A correção textual-interativa revelou a maneira como o professor dialogava acerca de questões linguístico-discursiva, por meio de perguntas, ordens e asserções positivas ou negativas. Dos 24 bilhetes analisados, 7 bilhetes mais se assemelham a cartas em função de sua ampla exploração: (i) apontam correções de questões gramaticais; (ii) elogiam as escolhas discursivas; (iii) destacam o empenho do aluno no trabalho de produção do texto; (iv) fornecem propostas claras à tarefa de revisão; (v) indiciam a construção de uma certa afetividade entre os envolvidos na interlocução. Esses encaminhamentos revelam a perspectiva dialógica do discurso de correção e indicam a necessidade do professor de ir além das formas mais tradicionais de correção que apenas tratam dos problemas da superfície textual.
CONCLUSÃO:
Conclui-se que a correção mediada por bilhete é um método eficaz tanto na formação inicial dos professores de português quanto na constituição das crianças enquanto escritoras. De um lado, o professor revelou indícios da apropriação de um novo gênero que fortaleceu as relações dialógicas com os alunos em torno de suas produções escritas e ampliou suas possibilidades de promover reflexões acerca dos aspectos discursivos, não se restringindo às correções gramaticais. Além disso, os bilhetes também revelaram o grau de maturidade linguística dos professores, pois sua escrita envolveu o domínio da língua e da metalinguagem, conhecimento que lhes permitiu falar dos problemas textuais e conduzir a intermediação necessária na direção da relação forma-conteúdo. O modo de correção textual-interativo permitiu que os problemas encontrados no texto fossem apresentados como uma forma de interagir com o modo de dizer e com o dizer do aluno, analisando o texto como um todo coerente.
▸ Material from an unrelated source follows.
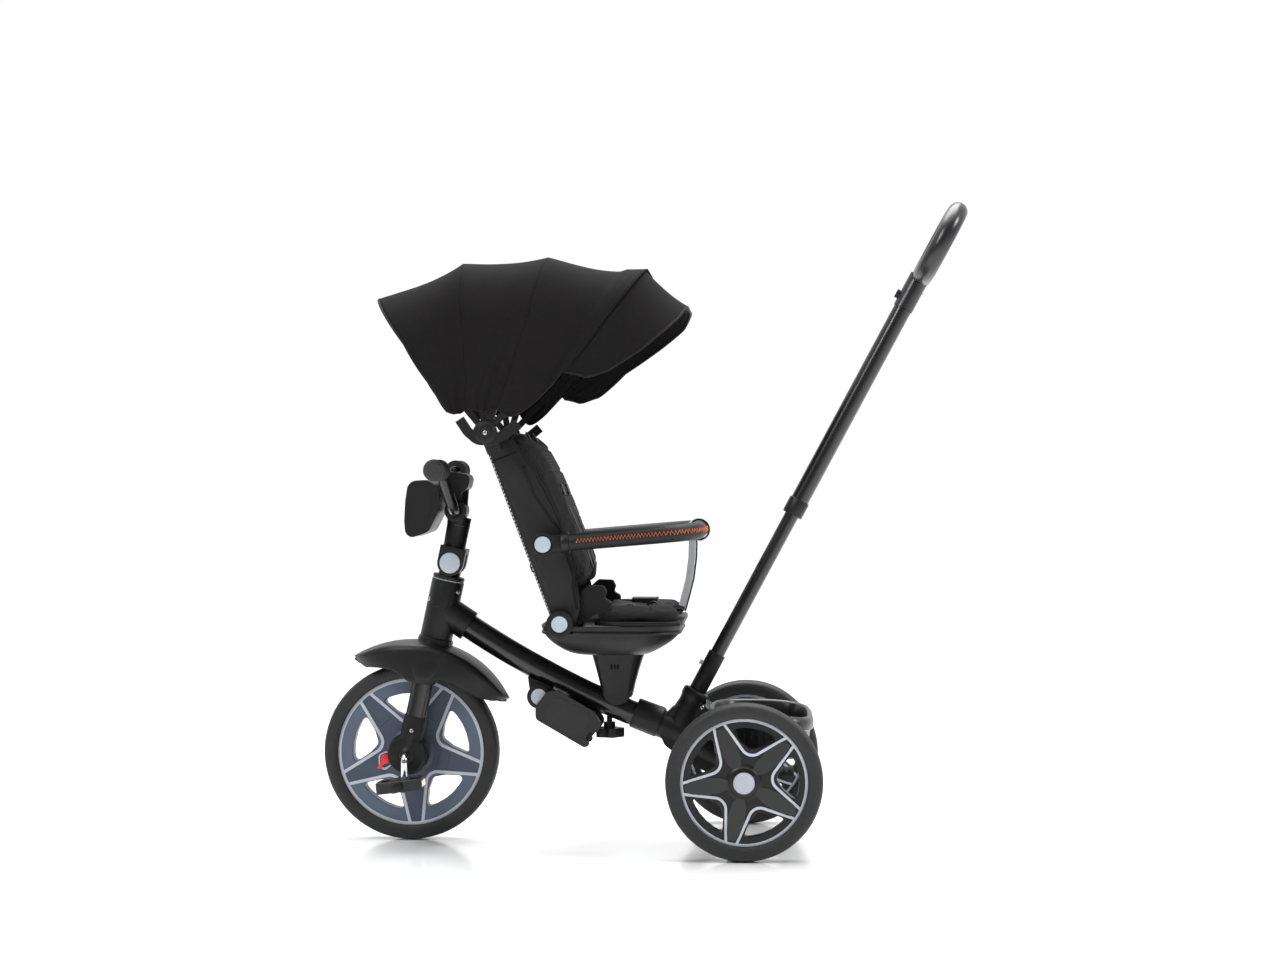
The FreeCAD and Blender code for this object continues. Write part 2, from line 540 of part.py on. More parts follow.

Em outras palavras, o que cada bilhete dos professores desejava dizer aos alunos era constituírem como autores, tornando-se responsáveis pelo que escreviam, a partir de uma posição conscientemente assumida em suas narrativas, ampliando suas próprias possibilidades de construção da significação.
Palavras-chave: Interação, Bilhete, Produção textual.